Is it because Gorsuch believes racial segregation was worse? If so, that should not be a factor: Suffering is not a contest, where only those who suffer the most get to argue their case before the courts.

It certainly does not appear that Gorsuch believes courts should refuse to hear cases like this – only that they should decide cases the way he wants. There is no indication I know of that he condemned the Supreme Court for addressing the merits of the 1980s case in Bowers v. Hardwick, when the justices upheld punitive laws criminalizing sex between people of the same sex. But apparently it was wrong for same-sex couples to turn to the courts again years later and eventually have that case reversed in Lawrence v.

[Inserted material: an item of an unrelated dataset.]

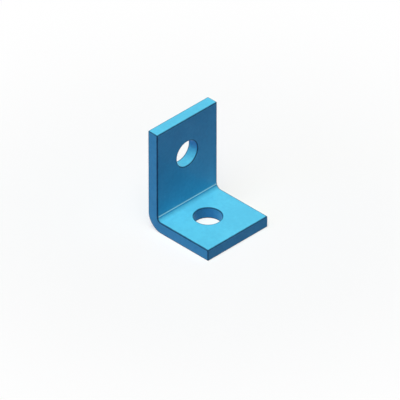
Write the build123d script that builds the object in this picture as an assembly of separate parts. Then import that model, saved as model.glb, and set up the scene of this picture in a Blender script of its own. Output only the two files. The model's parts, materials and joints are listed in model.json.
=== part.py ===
from build123d import *
import os

# Strut angle fitting: a corner angle for bolted framing, made from one length of flat steel bar.
# The bar is cropped square at both ends, punched with one bolt hole in each leg, pressed to a right
# angle and painted, so the whole fitting is a single solid.
#
# It stands as it is used. The base leg lies flat and points towards -Y, the upright leg rises at the
# back, and the width of the bar runs along X. The origin is the centre of the base leg's bolt hole, on
# the bottom seating face. All sizes are in millimetres.

# The flat bar
bar_width = 41.275  # 1 5/8 in
bar_thickness = 6.35  # 1/4 in
rolled_edge_radius = 0.5  # the bar's four long edges, left slightly round by the rolls

# The two legs, each measured over the outside of the angle
base_leg_length = 41.275  # 1 5/8 in
upright_leg_length = 57.15  # 2 1/4 in
cropped_edge_radius = 0.35  # the edges round the two cropped ends, taken off by tumbling

# The pressed bend
inner_bend_radius = 2.5  # the nose of the press tool

# The bolt holes, one in the middle of each leg's width
bolt_hole_diameter = 14.2875  # 9/16 in, clears a 1/2 in or M12 bolt
base_hole_to_end = 20.6375  # 13/16 in, hole centre to the base leg's free end
upright_hole_to_end = 20.6375  # 13/16 in, hole centre to the upright leg's free end
punch_rollover_radius = 0.5  # rim on the seating face, where the punch went in and dragged the steel down
punch_exit_radius = 0.25  # rim on the inner face, where the burr has been knocked off

# Places that follow from those sizes
outer_bend_radius = inner_bend_radius + bar_thickness
base_end_y = -base_hole_to_end
back_face_y = base_end_y + base_leg_length
upright_hole_z = upright_leg_length - upright_hole_to_end
bend_axis_y = back_face_y - outer_bend_radius
bend_axis_z = outer_bend_radius


def bent_bar():
    """The flat bar's section carried along the angle: straight, round the bend, and straight again."""
    section = RectangleRounded(bar_width, bar_thickness, rolled_edge_radius)

    # The base leg starts where the bend ends, and runs to its free end.
    base_start = Plane(origin=(0, bend_axis_y, bar_thickness / 2), x_dir=(1, 0, 0), z_dir=(0, -1, 0))
    base_leg = extrude(base_start * section, amount=base_leg_length - outer_bend_radius)

    # A quarter turn about an axis across the width takes the same section up to the vertical.
    bend_axis = Axis((0, bend_axis_y, bend_axis_z), (1, 0, 0))
    bend = revolve(base_start * section, axis=bend_axis, revolution_arc=90)

    upright_start = Plane(origin=(0, back_face_y - bar_thickness / 2, bend_axis_z), z_dir=(0, 0, 1))
    upright_leg = extrude(upright_start * section, amount=upright_leg_length - outer_bend_radius)

    return base_leg + bend + upright_leg


def break_cropped_ends(bar):
    """Round the closed outline of each free end a little."""
    base_end = bar.faces().sort_by(Axis.Y)[0]
    upright_end = bar.faces().sort_by(Axis.Z)[-1]
    return fillet(base_end.edges() + upright_end.edges(), cropped_edge_radius)


def punch_bolt_hole(bar, seat):
    """Punch one hole, from the seating face inwards.

    seat is a plane on the seating face, with its origin at the hole's centre and its normal pointing
    into the steel. The rim on the seat gets the rollover, and the rim on the inner face a small break.
    """
    punched = bar - extrude(seat * Circle(bolt_hole_diameter / 2), amount=bar_thickness)
    for depth, rim_radius in ((0, punch_rollover_radius), (bar_thickness, punch_exit_radius)):
        rim_centre = seat.from_local_coords((0, 0, depth))
        rims = punched.edges().filter_by(lambda edge: edge.is_closed)
        punched = fillet(rims.sort_by_distance(rim_centre)[0], rim_radius)
    return punched


base_seat = Plane(origin=(0, 0, 0), x_dir=(1, 0, 0), z_dir=(0, 0, 1))
upright_seat = Plane(origin=(0, back_face_y, upright_hole_z), x_dir=(1, 0, 0), z_dir=(0, -1, 0))

angle_fitting = break_cropped_ends(bent_bar())
angle_fitting = punch_bolt_hole(angle_fitting, base_seat)
angle_fitting = punch_bolt_hole(angle_fitting, upright_seat)

os.makedirs("parts", exist_ok=True)
export_step(angle_fitting, "parts/angle_fitting.step")
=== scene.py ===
# %% [markdown]
# # A strut angle fitting
#
# The real fitting is one length of flat steel bar. It is cropped to length, punched with two bolt
# holes, pressed to a right angle and powder coated blue. This lesson makes it in the same order: a
# flat blank first, then the press, then the paint, and last the floor, the lamps and the camera.
#
# The frame is the measured solid. It says how large the fitting is and where its holes are, and the
# piece made here takes its place without moving or resizing it. Blender works in metres.

# %% Load the frame
import json
import bmesh
import bpy
import numpy as np
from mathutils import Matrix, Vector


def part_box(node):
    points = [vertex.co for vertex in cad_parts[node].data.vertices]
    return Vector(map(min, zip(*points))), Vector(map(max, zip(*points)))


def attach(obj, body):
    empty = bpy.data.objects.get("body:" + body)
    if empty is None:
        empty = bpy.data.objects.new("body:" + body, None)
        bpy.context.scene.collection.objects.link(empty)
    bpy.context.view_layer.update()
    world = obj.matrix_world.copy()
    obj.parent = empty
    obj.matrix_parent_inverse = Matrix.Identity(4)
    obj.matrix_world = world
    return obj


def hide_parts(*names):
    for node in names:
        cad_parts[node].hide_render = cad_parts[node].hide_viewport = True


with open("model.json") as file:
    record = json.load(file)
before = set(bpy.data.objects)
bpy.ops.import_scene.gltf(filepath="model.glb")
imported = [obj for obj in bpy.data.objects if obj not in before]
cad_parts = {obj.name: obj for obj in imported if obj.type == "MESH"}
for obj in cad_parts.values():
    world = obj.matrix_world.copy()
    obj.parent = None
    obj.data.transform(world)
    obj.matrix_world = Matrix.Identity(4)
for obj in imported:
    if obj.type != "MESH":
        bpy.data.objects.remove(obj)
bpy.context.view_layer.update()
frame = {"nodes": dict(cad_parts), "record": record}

# %% [markdown]
# ## Measure the solid
#
# The real fitting comes in a few sizes, and a maker changes a length without drawing the rest again.
# Every size could be typed in here, but then the picture and the solid would drift apart as soon as
# one of them changed. So the sizes are read: the lengths from the solid's box, the thickness and the
# holes from the record's mounts, and the outside radius of the bend from the mesh itself, where it is
# the height at which the flat back face begins.

# %% Read the sizes
MM = 0.001
FLAT_WITHIN = 0.001 * MM  # a point this close to the back plane lies on the flat back face

mounts = {mount["name"]: mount for mount in frame["record"]["mounts"]}
solid_low, solid_high = (np.array(corner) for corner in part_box("angle_fitting"))
bar_width, base_length, upright_length = solid_high - solid_low
plate = mounts["base_washer_face"]["pos_m"][2] - mounts["base_seat"]["pos_m"][2]
hole_radius = mounts["base_bolt_hole"]["dims"]["r_mm"] * MM
base_hole_y = mounts["base_bolt_hole"]["pos_m"][1]
upright_hole_z = mounts["upright_bolt_hole"]["pos_m"][2]

solid_mesh = frame["nodes"]["angle_fitting"].data
solid_points = np.empty(3 * len(solid_mesh.vertices), np.float32)
solid_mesh.vertices.foreach_get("co", solid_points)
solid_points = solid_points.reshape(-1, 3).astype(float)
on_back_face = solid_points[:, 1] > solid_high[1] - FLAT_WITHIN
outer_bend_radius = solid_points[on_back_face, 2].min()
print(f"bar {bar_width / MM:.2f} x {plate / MM:.2f} mm, legs {base_length / MM:.2f} and "
      f"{upright_length / MM:.2f} mm, outside bend radius {outer_bend_radius / MM:.2f} mm")

# %% [markdown]
# ## The flat blank
#
# The bar is cropped and punched while it is still flat, and only then pressed. The finished angle
# could be modelled as it stands, leg by leg, but a pressed part is easiest to describe before it is
# pressed. On the flat blank each point has three plain coordinates: how far across the bar, how far
# along it, and how far through the plate, counted from the seating face. Short formulas call them
# u, s and w.
#
# The bend uses up a strip of the blank. Its length is a quarter circle through the middle of the
# plate, which is the layer that the press neither stretches nor squeezes.

# %% Lay out the blank
bend_start = base_length - outer_bend_radius
bend_strip = np.pi / 2 * (outer_bend_radius - plate / 2)
bend_end = bend_start + bend_strip
blank_length = bend_end + (upright_length - outer_bend_radius)
hole_places = (base_hole_y - solid_low[1], blank_length - (upright_length - upright_hole_z))

rolled_edge = 0.5 * MM  # the bar's long edges, as the rolls leave them
cropped_edge = 0.35 * MM  # the edges of the two cropped ends
seat_rim = 0.5 * MM  # the hole's rim where the punch went in
inner_rim = 0.25 * MM  # the hole's rim where the punch came out
border = 0.6 * MM  # a narrow flat band beside every rounded edge, so that the edge has its own faces
press_line_inside = 0.8 * MM  # from the end of the bend back to the line that the press leaves
press_line_place = bend_end - press_line_inside
press_line_reach = 2.0 * MM  # half the strip that the line takes up
print(f"blank {blank_length / MM:.2f} mm long, holes at "
      f"{hole_places[0] / MM:.2f} and {hole_places[1] / MM:.2f} mm")

# %% [markdown]
# ## The bar's section
#
# Flat bar comes from the rolls with its four long edges a little round. A rounded rectangle is a
# smaller rectangle whose outline is pushed outwards by the edge radius. That is how the section is
# kept here: core points on the smaller rectangle, and the direction in which each is pushed. Push
# less, and the same list gives a smaller section with tighter corners, as the rounded ends need.
#
# A bevel modifier on a box would round the edges too, but it can't give the rolled edges, the cropped
# ends and the two rims of each hole radii of their own.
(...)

Texas.

So Judge Gorsuch apparently believes it is legitimate for some people who feel their constitutional rights have been violated by the political process to ask a court to address their claims. But when those people are LGBTQ, or believers in church-state separation, or are otherwise what he dismisses as “liberal,” Gorsuch believes it is illegitimate for them to seek justice from the courts.

But in the American constitutional system, that’s what courts are supposed to do: The whole purpose of having judges is so they can analyze cases brought to them and make the decisions they believe are legally correct.

Gorsuch, like much of the Religious Right, seems to disagree. In his article, he was doing more than disagreeing with judicial decisions: he was criticizing the parties who turned to the courts in the first place, leading to those decisions. He was criticizing certain groups for daring to turn to our nation’s courts to vindicate their constitutional and other legal rights.

This is not a man who should be confirmed as a Supreme Court justice.